I finished out my retreat this morning and headed home. It really was a great weekend, but I have to admit that I missed my kiddos. When I talked to them yesterday, they seemed uninterested in talking to me. So I didn't know what kind of reception I would get when I came home.
I got to my friend's house and my kids were outside playing with their little friends. They really didn't care that I was there, to be honest with you. They were having fun and wanted to keep playing. Then, they came inside and gave me big hugs and told me "Hi." It was enough for now, so I just hung out for a bit talking to my friends. When we came home, I got the reception I was expecting.
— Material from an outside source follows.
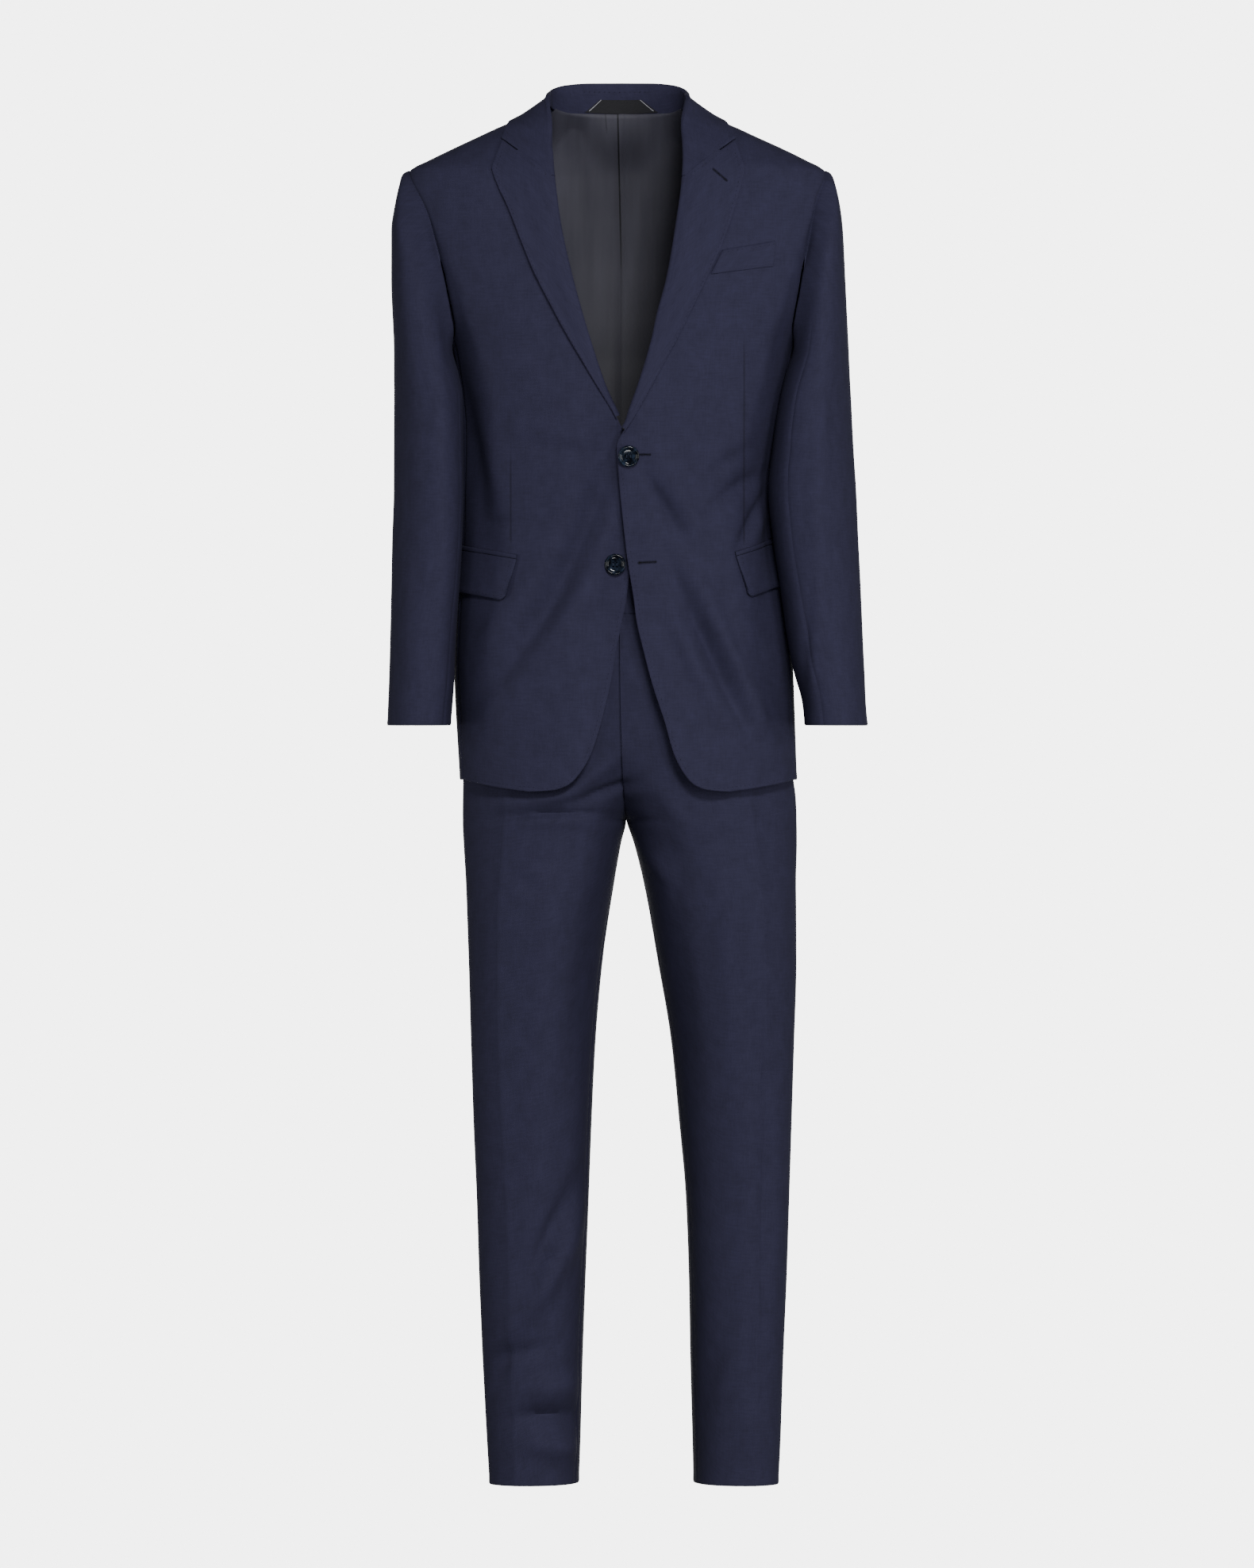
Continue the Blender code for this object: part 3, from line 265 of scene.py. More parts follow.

Away from their friends, they told me they missed me and were glad I was home. We talked about their weekend and what they did. I told them a little about mine, but it wasn't that interesting for them. I then showed them the awesome caramel apples I bought for them. They loved it, especially because they were covered with M&Ms and they rarely get sweets. I told them they could have them after dinner and they were patiently waiting for dinner to be ready so they could get their treat. Once dinner was done, I cut up their apples and they ate them happily. Afterwards, we sat down on the couch and watched a little TV.
Daniel was the one that couldn't seem to sit away from me. He was literally in my lap the whole night. All he did was sit there, holding my arms around him, and occasionally would turn around to give me a hug and kiss on the cheek. It was sweet just sitting there with my son and daughters. Once bedtime rolled around, I told them to head upstairs and get ready for bed. As Daniel was getting ready to go up, he stopped and turned to talk to me. He asked me if I would go upstairs to bed now. I told him that I would be heading up soon. He asked if I would go now and not later. I asked him why. He said that he wants me not to be tired and doesn't want me staying up late. I told him I would be going up soon, and he was worried that I would be up late.
I usually don't condone my kid telling me what to do, but his concern was genuine. It made me realize how much he does notice and how much he actually hears and sees. I guess I never thought the kids would see that I wasn't taking care of myself and that they would be concerned. I always figured they would know that they were being taken care of and that it was all they really needed to worry about. Little did I know that my little 4-year-old is worried about me being tired. Now, I know he is only 4 and might be just saying it and not be truly concerned like an adult would. I guess what surprised me more is that he noticed that I have not been going to bed and that I have been tired lately.
So, I have a new goal. I am going to make sure that I am getting adequate sleep by getting to bed shortly after the kids. Then, my kids can see that while taking care of them, I am also taking care of myself... Something I have always been bad at.